● The task: Return the listing word for word, as given.

● Given material:
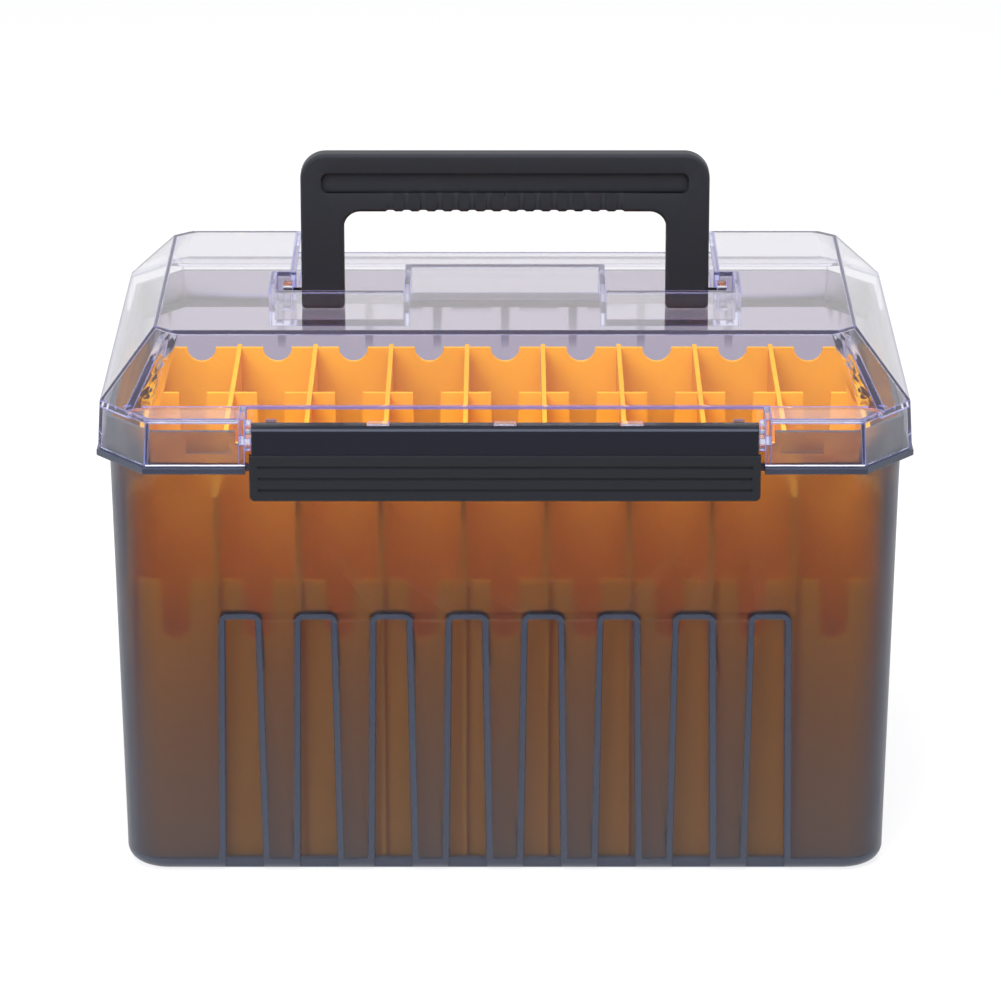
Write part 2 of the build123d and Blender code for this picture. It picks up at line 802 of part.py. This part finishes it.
def write_parts():
    """Build every piece and write one STEP file for each."""
    os.makedirs("parts", exist_ok=True)
    hinge_reach = hinge_lug_places[-1] + hinge_lug_width / 2 + hinge_pin_end
    pieces = {
        "box_body": make_box_body(),
        "lid": make_lid(),
        "handle": make_handle(),
        "latch": make_latch(),
        "hinge_pin": pin(hinge_reach, hinge_y, hinge_z, hinge_pin_radius),
        "latch_pin": pin(latch_bay_half - latch_pin_end_gap, -latch_pivot_y, latch_pivot_z,
                         latch_pin_radius),
    }
    pieces.update(make_rack())
    for name, piece in pieces.items():
        export_step(piece, f"parts/{name}.step")
        print(name, round(piece.volume, 1))


write_parts()
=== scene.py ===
import math

import bpy
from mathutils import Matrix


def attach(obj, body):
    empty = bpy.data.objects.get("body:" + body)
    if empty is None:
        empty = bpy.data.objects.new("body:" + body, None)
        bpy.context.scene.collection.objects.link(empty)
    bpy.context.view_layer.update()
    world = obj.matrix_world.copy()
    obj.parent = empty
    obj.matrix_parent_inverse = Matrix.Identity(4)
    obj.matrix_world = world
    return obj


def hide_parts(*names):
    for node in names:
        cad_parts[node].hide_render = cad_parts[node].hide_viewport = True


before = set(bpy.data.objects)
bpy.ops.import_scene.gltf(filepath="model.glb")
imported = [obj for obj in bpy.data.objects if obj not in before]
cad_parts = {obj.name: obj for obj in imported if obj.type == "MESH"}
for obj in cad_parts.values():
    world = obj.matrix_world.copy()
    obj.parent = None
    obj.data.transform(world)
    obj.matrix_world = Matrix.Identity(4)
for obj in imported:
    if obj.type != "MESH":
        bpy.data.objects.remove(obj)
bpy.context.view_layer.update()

bpy.ops.object.select_all(action="DESELECT")


# Studio. The box was photographed on a white table in front of a white wall, from
# the front and 19 degrees above it, with a long lens about 1.9 m away. The light
# is soft and comes from large white panels over and in front of the table.
lens_mm = 179.65
sensor_mm = 36.0
camera_place = (0.0, -1.88468, 0.76593)
camera_pitch = math.radians(71.0)
middle_offset = -0.0045
camera = bpy.data.objects.new("camera", bpy.data.cameras.new("camera"))
camera.data.lens = lens_mm
camera.data.sensor_width = sensor_mm
camera.data.shift_x = middle_offset
camera.location = camera_place
camera.rotation_euler = (camera_pitch, 0.0, 0.0)
bpy.context.scene.collection.objects.link(camera)
bpy.context.scene.camera = camera
bpy.context.scene.view_settings.view_transform = "Standard"

# Light crosses many plastic walls on its way through the closed box.
walls_crossed = 24
clear_walls_crossed = 48
bpy.context.scene.cycles.max_bounces = walls_crossed
bpy.context.scene.cycles.transmission_bounces = walls_crossed
bpy.context.scene.cycles.transparent_max_bounces = clear_walls_crossed


class Value:
    """One output of a material node. Sums and products of values add Math nodes."""

    def __init__(self, finish, output):
        self.finish = finish
        self.output = output

    def math(self, operation, first, second):
        sockets = {0: first, 1: second}
        return self.finish.node("Math", {"operation": operation}, sockets)

    def __add__(self, other):
        return self.math("ADD", self, other)

    def __sub__(self, other):
        return self.math("SUBTRACT", self, other)

    def __mul__(self, other):
        return self.math("MULTIPLY", self, other)

    def __truediv__(self, other):
        return self.math("DIVIDE", self, other)

    def __radd__(self, other):
        return self.math("ADD", other, self)

    def __rsub__(self, other):
        return self.math("SUBTRACT", other, self)

    def __rmul__(self, other):
        return self.math("MULTIPLY", other, self)


class Finish:
    """A material, built from nodes and named for what it covers."""

    def __init__(self, name):
        self.material = bpy.data.materials.new(name)
        self.material.use_nodes = True
        self.material.node_tree.nodes.clear()

    def node(self, kind, settings, sockets, output=0):
        """Add a node with its settings, then fill or link its sockets. Returns one output."""
        made = self.material.node_tree.nodes.new("ShaderNode" + kind)
        for name, setting in settings.items():
            if name == "stops":
                ramp = made.color_ramp
                while len(ramp.elements) < len(setting):
                    ramp.elements.new(1.0)
                for stop, (place, colour_with_painted_light) in zip(ramp.elements, setting):
                    stop.position = place
                    stop.color = colour_with_painted_light
            else:
                setattr(made, name, setting)
        for name, given in sockets.items():
            if isinstance(given, Value):
                self.material.node_tree.links.new(given.output, made.inputs[name])
            else:
                made.inputs[name].default_value = given
        return Value(self, made.outputs[output])

    def show(self, shader, volume=None):
        sockets = {"Surface": shader}
        if volume:
            sockets["Volume"] = volume
        made = self.material.node_tree.nodes.new("ShaderNodeOutputMaterial")
        for name, given in sockets.items():
            self.material.node_tree.links.new(given.output, made.inputs[name])

    def cover(self, piece):
        piece.data.materials.clear()
        piece.data.materials.append(self.material)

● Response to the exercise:
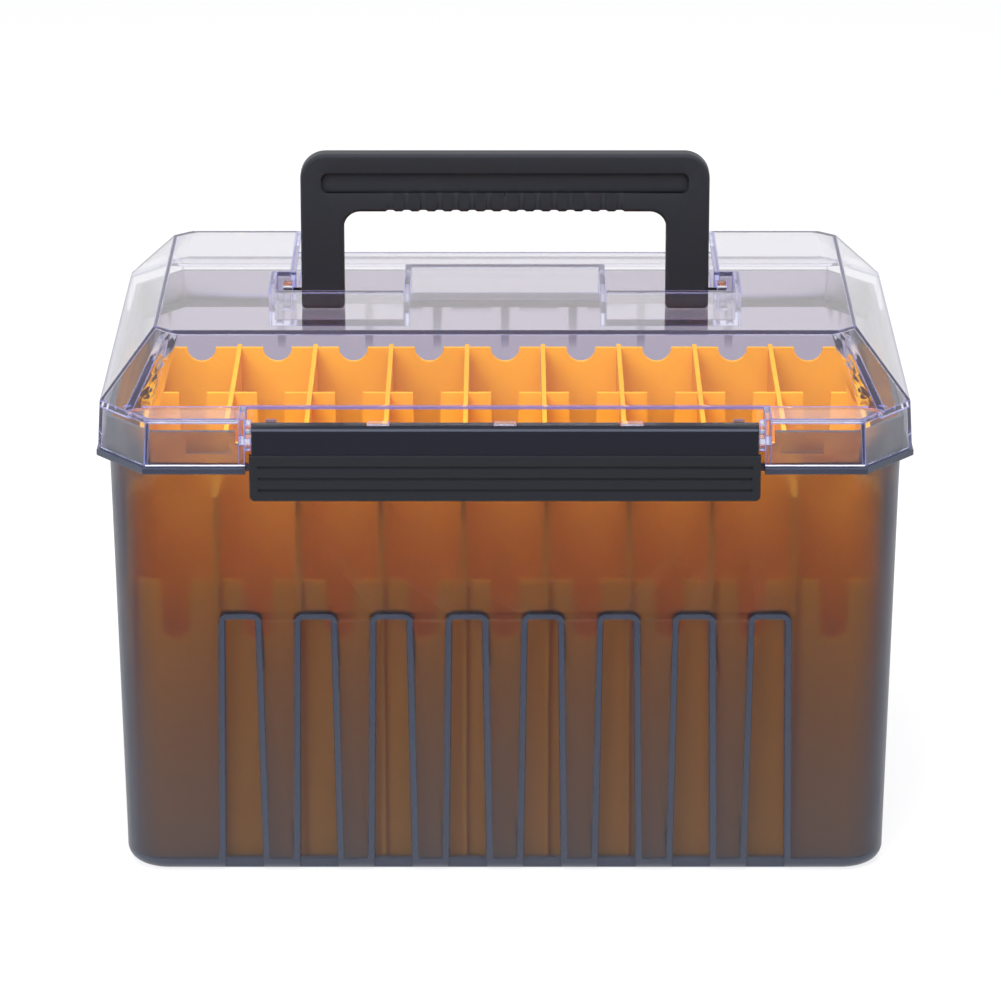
Write part 2 of the build123d and Blender code for this picture. It picks up at line 802 of part.py. This part finishes it.
def write_parts():
    """Build every piece and write one STEP file for each."""
    os.makedirs("parts", exist_ok=True)
    hinge_reach = hinge_lug_places[-1] + hinge_lug_width / 2 + hinge_pin_end
    pieces = {
        "box_body": make_box_body(),
        "lid": make_lid(),
        "handle": make_handle(),
        "latch": make_latch(),
        "hinge_pin": pin(hinge_reach, hinge_y, hinge_z, hinge_pin_radius),
        "latch_pin": pin(latch_bay_half - latch_pin_end_gap, -latch_pivot_y, latch_pivot_z,
                         latch_pin_radius),
    }
    pieces.update(make_rack())
    for name, piece in pieces.items():
        export_step(piece, f"parts/{name}.step")
        print(name, round(piece.volume, 1))


write_parts()
=== scene.py ===
import math

import bpy
from mathutils import Matrix


def attach(obj, body):
    empty = bpy.data.objects.get("body:" + body)
    if empty is None:
        empty = bpy.data.objects.new("body:" + body, None)
        bpy.context.scene.collection.objects.link(empty)
    bpy.context.view_layer.update()
    world = obj.matrix_world.copy()
    obj.parent = empty
    obj.matrix_parent_inverse = Matrix.Identity(4)
    obj.matrix_world = world
    return obj


def hide_parts(*names):
    for node in names:
        cad_parts[node].hide_render = cad_parts[node].hide_viewport = True


before = set(bpy.data.objects)
bpy.ops.import_scene.gltf(filepath="model.glb")
imported = [obj for obj in bpy.data.objects if obj not in before]
cad_parts = {obj.name: obj for obj in imported if obj.type == "MESH"}
for obj in cad_parts.values():
    world = obj.matrix_world.copy()
    obj.parent = None
    obj.data.transform(world)
    obj.matrix_world = Matrix.Identity(4)
for obj in imported:
    if obj.type != "MESH":
        bpy.data.objects.remove(obj)
bpy.context.view_layer.update()

bpy.ops.object.select_all(action="DESELECT")


# Studio. The box was photographed on a white table in front of a white wall, from
# the front and 19 degrees above it, with a long lens about 1.9 m away. The light
# is soft and comes from large white panels over and in front of the table.
lens_mm = 179.65
sensor_mm = 36.0
camera_place = (0.0, -1.88468, 0.76593)
camera_pitch = math.radians(71.0)
middle_offset = -0.0045
camera = bpy.data.objects.new("camera", bpy.data.cameras.new("camera"))
camera.data.lens = lens_mm
camera.data.sensor_width = sensor_mm
camera.data.shift_x = middle_offset
camera.location = camera_place
camera.rotation_euler = (camera_pitch, 0.0, 0.0)
bpy.context.scene.collection.objects.link(camera)
bpy.context.scene.camera = camera
bpy.context.scene.view_settings.view_transform = "Standard"

# Light crosses many plastic walls on its way through the closed box.
walls_crossed = 24
clear_walls_crossed = 48
bpy.context.scene.cycles.max_bounces = walls_crossed
bpy.context.scene.cycles.transmission_bounces = walls_crossed
bpy.context.scene.cycles.transparent_max_bounces = clear_walls_crossed


class Value:
    """One output of a material node. Sums and products of values add Math nodes."""

    def __init__(self, finish, output):
        self.finish = finish
        self.output = output

    def math(self, operation, first, second):
        sockets = {0: first, 1: second}
        return self.finish.node("Math", {"operation": operation}, sockets)

    def __add__(self, other):
        return self.math("ADD", self, other)

    def __sub__(self, other):
        return self.math("SUBTRACT", self, other)

    def __mul__(self, other):
        return self.math("MULTIPLY", self, other)

    def __truediv__(self, other):
        return self.math("DIVIDE", self, other)

    def __radd__(self, other):
        return self.math("ADD", other, self)

    def __rsub__(self, other):
        return self.math("SUBTRACT", other, self)

    def __rmul__(self, other):
        return self.math("MULTIPLY", other, self)


class Finish:
    """A material, built from nodes and named for what it covers."""

    def __init__(self, name):
        self.material = bpy.data.materials.new(name)
        self.material.use_nodes = True
        self.material.node_tree.nodes.clear()

    def node(self, kind, settings, sockets, output=0):
        """Add a node with its settings, then fill or link its sockets. Returns one output."""
        made = self.material.node_tree.nodes.new("ShaderNode" + kind)
        for name, setting in settings.items():
            if name == "stops":
                ramp = made.color_ramp
                while len(ramp.elements) < len(setting):
                    ramp.elements.new(1.0)
                for stop, (place, colour_with_painted_light) in zip(ramp.elements, setting):
                    stop.position = place
                    stop.color = colour_with_painted_light
            else:
                setattr(made, name, setting)
        for name, given in sockets.items():
            if isinstance(given, Value):
                self.material.node_tree.links.new(given.output, made.inputs[name])
            else:
                made.inputs[name].default_value = given
        return Value(self, made.outputs[output])

    def show(self, shader, volume=None):
        sockets = {"Surface": shader}
        if volume:
            sockets["Volume"] = volume
        made = self.material.node_tree.nodes.new("ShaderNodeOutputMaterial")
        for name, given in sockets.items():
            self.material.node_tree.links.new(given.output, made.inputs[name])

    def cover(self, piece):
        piece.data.materials.clear()
        piece.data.materials.append(self.material)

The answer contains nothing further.